The offer and sale of the Interests is exempt from registration under the Securities Act of 1933, under regulation D, rule 506(c) and the Fund will not be registered as an investment company under the Investment Company Act of 1940 pursuant to an exemption provided by Section 3(c)(1) thereunder. The General Partner is not registered as an investment adviser with the SEC; and is currently not registered as a commodity pool operator under the Commodity Exchange Act. Consequently, you will not be entitled to certain protections afforded by those statutes.

The offering of Interests is made only by delivery of a copy of this Memorandum to the person whose name appears hereon and who meets the suitability Investor Qualification Standards §1.4 set forth in this Memorandum.

There is no public market for the Interests nor is any expected to develop.
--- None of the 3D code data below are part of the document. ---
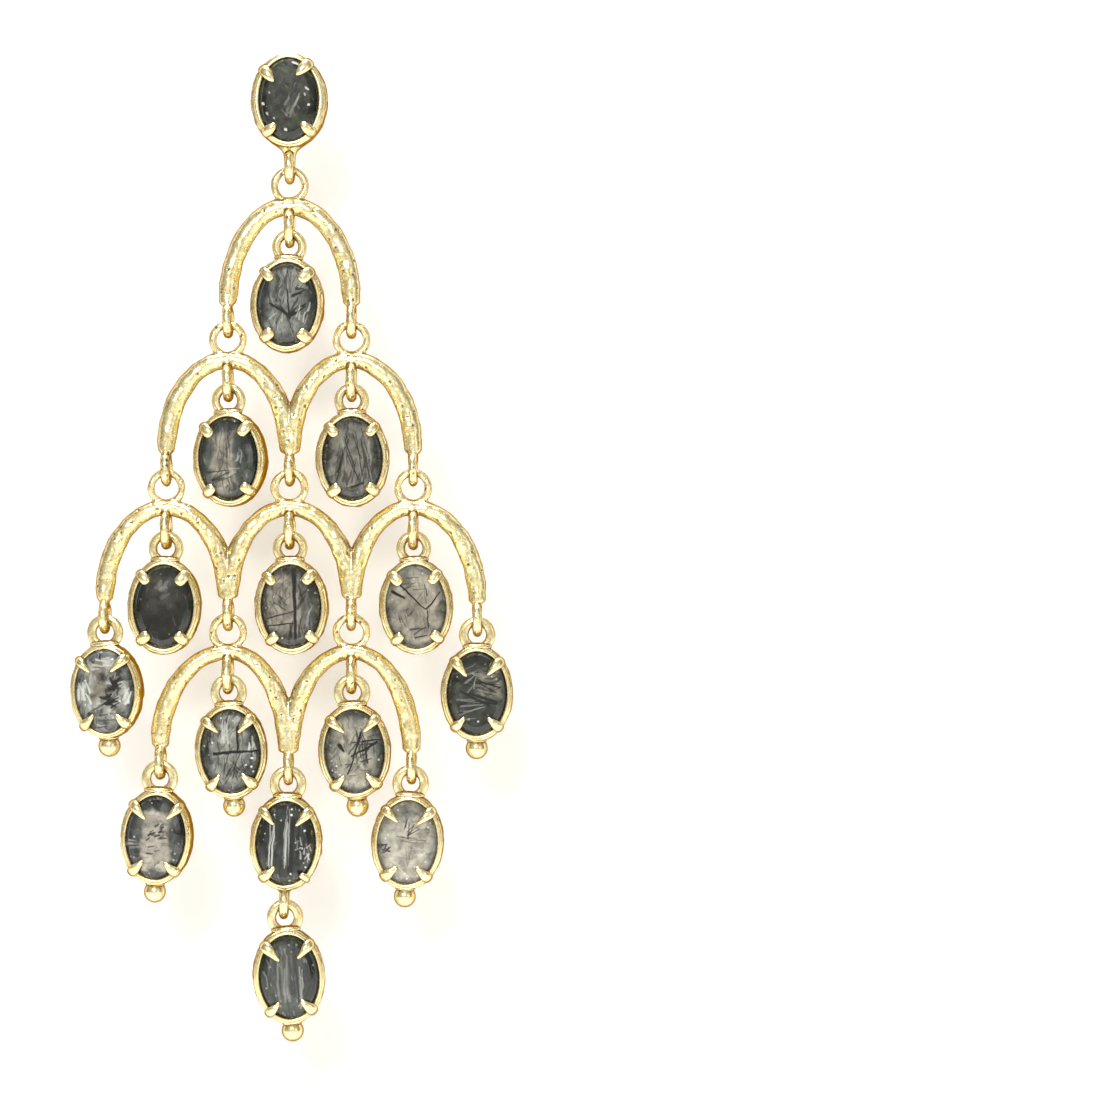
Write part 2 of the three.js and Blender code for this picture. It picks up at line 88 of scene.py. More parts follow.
@dataclass(frozen=True)
class Sizes:
    """The earring's own sizes in millimetres, the same as the part's."""

    stone_width: float = 5.0
    stone_height: float = 7.0
    stone_crown: float = 0.55
    stone_girdle: float = 0.2
    stone_pavilion: float = 1.5
    rim: float = 0.47
    band_depth: float = 2.4
    girdle_sink: float = 0.12
    drop_ring_hole: float = 0.73
    drop_ring_wire: float = 0.76
    drop_ring_rise: float = 0.9
    ball_radius: float = 0.95
    ball_drop: float = 0.6
    loop_hole: float = 0.72
    loop_wire: float = 0.78
    loop_bite: float = 0.2
    joined_bite: float = 0.5
    arch_ring_hole: float = 0.97
    arch_ring_wire: float = 0.62
    hook_hole: float = 1.0
    hook_wire: float = 0.78
    link_clearance: float = 0.1
    leg_width: float = 1.64
    bar_depth: float = 1.5
    side_gap: float = 1.38
    rise_over_stone: float = 0.6
    stem_spread: float = 0.12
    foot_round: float = 0.22
    stud_rim: float = 0.42
    stud_rim_side: float = 0.66
    stud_depth: float = 2.8
    neck_length: float = 0.82
    post_diameter: float = 0.9
    post_length: float = 10.5

    @property
    def middle(self) -> float:
        """Depth of the plane that all the links hang in."""
        return -self.stud_depth / 2

    @property
    def pitch(self) -> float:
        """Distance between neighbouring arches."""
        return self.stone_width + 2 * self.rim + 2 * self.side_gap + self.leg_width

    @property
    def rise(self) -> float:
        """Height of an arch from its feet to the middle of its crown."""
        return self.stone_height + self.rise_over_stone

    @property
    def band_half(self) -> float:
        """Half the height of a drop's band."""
        return self.stone_height / 2 + self.rim

    @property
    def loop_outer(self) -> float:
        """Outer radius of a foot's loop."""
        return self.loop_hole + self.loop_wire

    def rests_in(self, loop: float, hole: float, wire: float) -> float:
        """Height of a link's topmost wire where it rests in a loop.

        Args:
            loop: Height of the loop's centre.
            hole: Radius of the loop's hole.
            wire: Diameter of the link's wire.

        Returns:
            The height of the middle of that wire.
        """
        return loop - hole + self.link_clearance + wire / 2


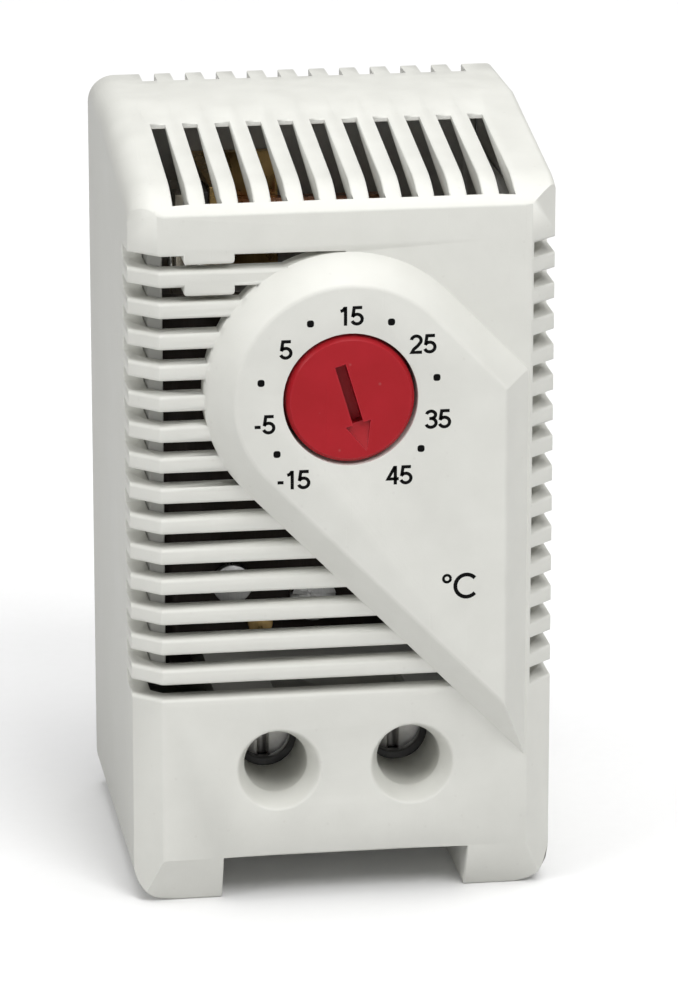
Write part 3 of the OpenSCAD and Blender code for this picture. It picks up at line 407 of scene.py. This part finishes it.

Even if such a market develops, no distribution, resale or transfer of an Interest will be permitted except in accordance with the provisions of the Securities Act, the rules and regulations promulgated thereunder, any applicable state securities laws and the terms and conditions of the Fund Agreement. Any transfer of an Interest by a Limited Partner, public or private. will require the consent of the General Partner. Accordingly, if you purchase an Interest, you will be required to - represent and warrant that you have read this Memorandum and are aware of and can afford the risks of an investment in the Fund for an indefinite period of time. You will also be required to represent that you are acquiring the Interest for your own account, for investment purposes only, and not with any intention to resell or transfer all or any part of the Interest. This investment is suitable for you only if you have adequate means of providing for your current and future needs, have no need for liquidity in this investment and can afford to lose the entire amount of your investment.

Although this Memorandum contains summaries of certain terms of certain documents, you should refer to the actual documents (copies of which are attached hereto or are available from the General Partner) for complete information concerning the rights and obligations of the parties thereto. All such summaries are qualified in their entirety by the terms of the actual documents. No person has been authorized to make any representations or furnish any information with respect to the Fund or the Interests, other than the representations and information set forth in this Memorandum or other documents or information furnished by the General Partner upon request, as described above.

No rulings have been sought from the Internal Revenue Service ("IRS") with respect to any tax matters discussed in this Memorandum. You are cautioned that the views contained herein are subject to material qualifications and subject to possible changes in regulations by the IRS or by Congress in existing tax statutes or in the interpretation of existing statutes and regulations.

Except where otherwise indicated, this Memorandum speaks as of the date hereof. Neither the delivery of the Memorandum nor any sale of the securities described herein shall, under any circumstances, create any implication that there has been no change in the affairs of the Fund or the General Partner since the date hereof.